A cintilante “Me & You Together Song” produz uma vertigem com suas perguntas profundamente atuais sobre identidade – é uma mistura fascinante de dream pop, pop rock e soft rock. Da mesma forma, o country flutuante de “The Birthday Party” explora a busca de permanecer puro mesmo diante de drogas pesadas e sexo ilícito. Enquanto “Then Because She Goes” é uma música perfeita de shoegaze, “Frail State of Mind” é, sem dúvida, o ponto principal da fragilidade do LP. Combinando essa possível nova direção de UK garage com as tendências pop da banda, é uma atmosfera noturna onde a apresentação vocal do Matt Healy está perfeita. Ao lado da bateria pulsante e dos elementos de trip-hop e dubstep, parece que um cobertor está enrolado em torno de você. Em meio a isso, “Nothing Revealed / Everything Denied” explora o questionamento existencial e o niilismo sob um piano jazzístico e refrão emocionante: “A vida parece uma mentira / Preciso de algo para ser verdade / Há alguém aí?”. Com a mesma introdução de “If I Believe You” de 2016, uma das faixas mais honestas do seu catálogo, “Nothing Revealed / Everything Denied” combina perfeitamente partes de piano jazzísticos com harmoniosos corais, bem como suaves seções de rap. Uma música maravilhosamente inteligente que acerta diretamente no coração.
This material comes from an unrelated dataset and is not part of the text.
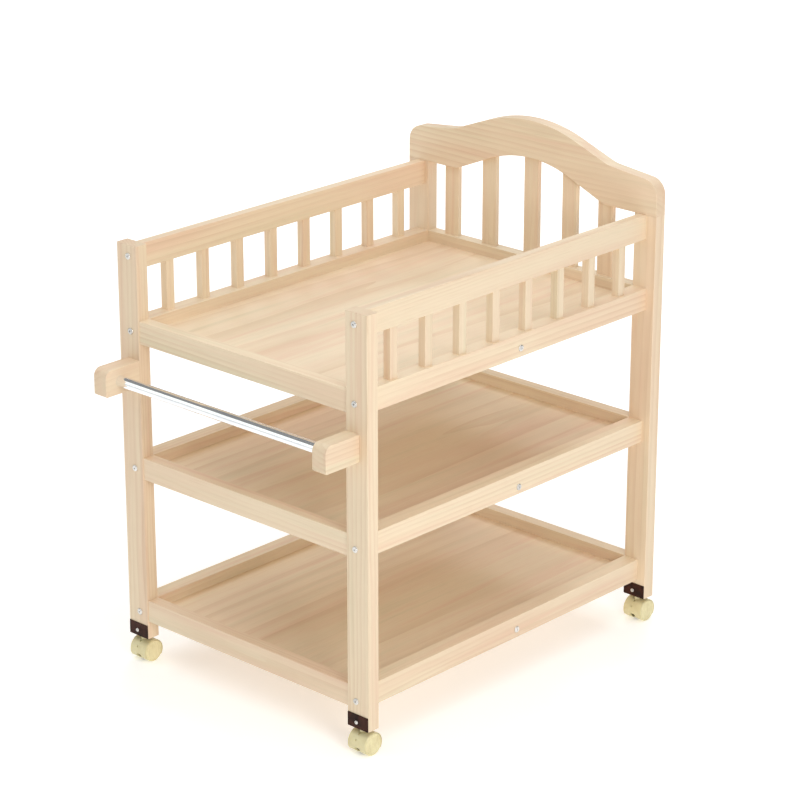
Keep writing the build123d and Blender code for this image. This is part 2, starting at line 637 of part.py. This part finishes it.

Sintetizadores e teclas também levam os vocais para a frente, e sua franqueza é admirável. O álbum atinge o pico com o synth-pop “If You’re Too Shy (Let Me Know)”, o single de maior sucesso comercial da banda em um tempo – o que é irônico, considerando que se trata de se apaixonar por uma garota que ele conheceu em um site adulto. Com aparição de FKA twigs, é uma música contagiante e otimista, que lembra o típico som da banda, completo com letras explícitas e um solo eufórico de sax. Outro destaque, “Playing on My Mind” o encontra discutindo pensamentos conflitantes em cima de um instrumental sombrio de maneira particularmente emocionante. Segue a mesma fórmula acústica de “Jesus Christ 2005 God Bless America”, exceto pelo conceito menos interessante, embora contenha uma das linhas mais conscientes do álbum: “Mas eu não vou colocar roupas online, porque eu fico preocupado com o ajuste / Mas essa regra não se aplica aos meus relacionamentos”. Por trás de um violão folk, “Playing on My Mind” o vê mais uma vez fazendo perguntas difíceis. Além de fazer perguntas que ele não pode responder, Healy continua voltando a um velho amigo ou ex que ainda não havia superado: “Eu acho estranho eu ainda te ligar / Quando não tenho nada a dizer / A verdade é que eu ainda te adoro / E nada realmente importa de qualquer maneira”.
A nostalgia prevalece por toda parte – mas principalmente nas duas músicas finais. “Don’t Worry”, escrita por Tim Healy – pai do Matt -, é uma canção de ninar incrivelmente exuberante; ela emprega um acompanhamento de piano arpejado a fim de amplificar a letra que parece falar com o seu passado: “Não se preocupe, querido, o sol vai brilhar / Quando você acorda e não sabe que dia é”. É uma balada adorável com canto sintético e acordes jazzísticos, parecendo um ponto culminante dos muitos sons do repertório; eu amo o piano justaposto com os vocais distorcidos. A dupla pai-filho lembra um ao outro que eles sempre estarão próximos, mesmo durante os momentos mais difíceis da vida. “Guys” é outro grande destaque: uma carta de amor sentimental para os colegas de banda. “O momento em que começamos uma banda / Foi a melhor coisa que já aconteceu”, Healy canta em meio a lindas teclas. “Guys” marca o fim de uma era para o The 1975, enquanto a nostalgia percorre todas as fibras da música. É um hino emocionante à amizade e um tributo descaradamente irreverente que pode levar você às lágrimas se você abaixar a guarda. Em suma, o álbum encerra com uma nota contemplativa e empática. Autoestima à parte, o catálogo da banda, neste momento, realmente parece um documento crucial de sua época.
Healy escreve sobre como navegar na conexão pessoal em um mundo cada vez mais online, sobre as nuances de um romance moderno bagunçado, sobre como encontrar maneiras de lidar com os problemas que não envolvem automedicação, sobre seu desejo desesperado de consertar o mundo e os sentimentos de apatia e impotência que o impede de sair da cama. Anunciado como um centro de reabilitação computadorizado, uma forma digitalmente reencarnada, Healy explora um campo terapêutico do que é conceitualizado como a dualidade entre a vida física e a digital. Ele investiga temas que definem o propósito de amigos, intimidade e socialidade. Momentos assim são predominantes ao longo do repertório, à medida que a banda investiga os desafios modernos: tecnologia, depressão, intimidade, vida e morte, para citar alguns. Seis singles desde seu lançamento formal, e uma série de videoclipes, demonstram a capacidade da banda de ser contemplativa. Como Matt Healy descreve, “Notes on a Conditional Form” é representativo de como ele está se sentindo. No geral, devido à sua natureza mais silenciosa e introspectiva, pode não ser considerado um “clássico moderno” como o “A Brief Inquiry into Online Relationships” (2018). Mas, de toda forma, é outro grande álbum de uma das melhores bandas da atualidade.